Last Friday (Dec. 3, 2016) In Greenville, Mississippi, the superintendent was fired. The problems began with how he managed communication regarding a teacher who was accused of abusing a student. Because of a lack of trust and effective leadership habits, the poor relationship between the board and the superintendent has created a mess!
The school board produced a statement that was published by the Sun Herald: "Recent events and publicity surrounding an incident where a district teacher dragged a student by the hair have raised concerns among the public about the district's ability to properly safeguard students."
But a statement by the School Board President reveals the bigger issue that triggered the termination decision:
“There are questions. Did he report it in time?” she said, noting the board found out “when everyone else in the world did.”
First Law of the Grapevine
I sincerely wish this superintendent had been given the opportunity to learn and apply the first Law of the Grapevine: Sequence. With that training he would have known that communication is critical to sustaining trust and confidence, and that the order in which information is shared is a major factor in achieving that level of relationship.
Instead of embarrassing the board by putting them in the unfortunate situation of learning about such a flagrant instance of student abuse "when everyone else in the world did," he would have known to sequence the messaging around this issue by first sharing the facts and response plan with the board. After receiving their feedback and wisdom, he would have then proceeded through the rest of his sequence protocol until the appropriate points were publicly available.

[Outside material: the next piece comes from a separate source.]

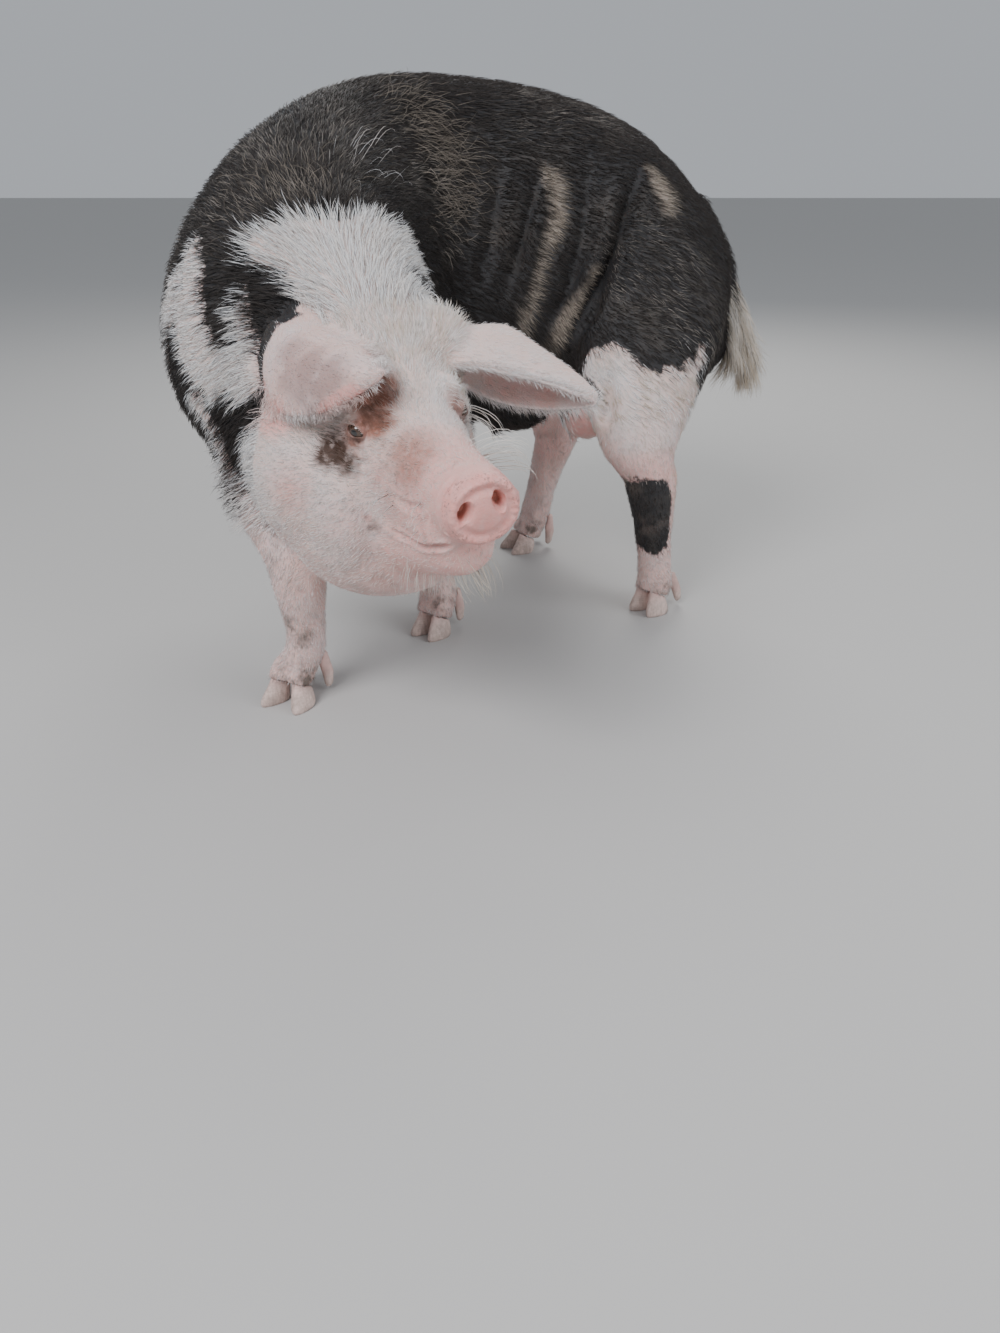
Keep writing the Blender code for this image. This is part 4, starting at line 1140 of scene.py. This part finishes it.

Instead, the board reacted emotionally to being informed through the media rather then from their direct employee. When a superintendent/school head creates such an environment of secrets and surprises, this is usually the result. Over the last few weeks in Greenville, the adults have been distracted with the failure of their relationships rather than on providing the best learning environment for their faculty and families.
This situation could have been avoided with the right professional development, but now the quality of education in Greenville will languish through the public debate about the "fairness" of firing the superintendent and then the search for a new superintendent will commence. More money and time invested in activities that add very little value to faculty quality and student growth. Another generation mired in educational mediocrity.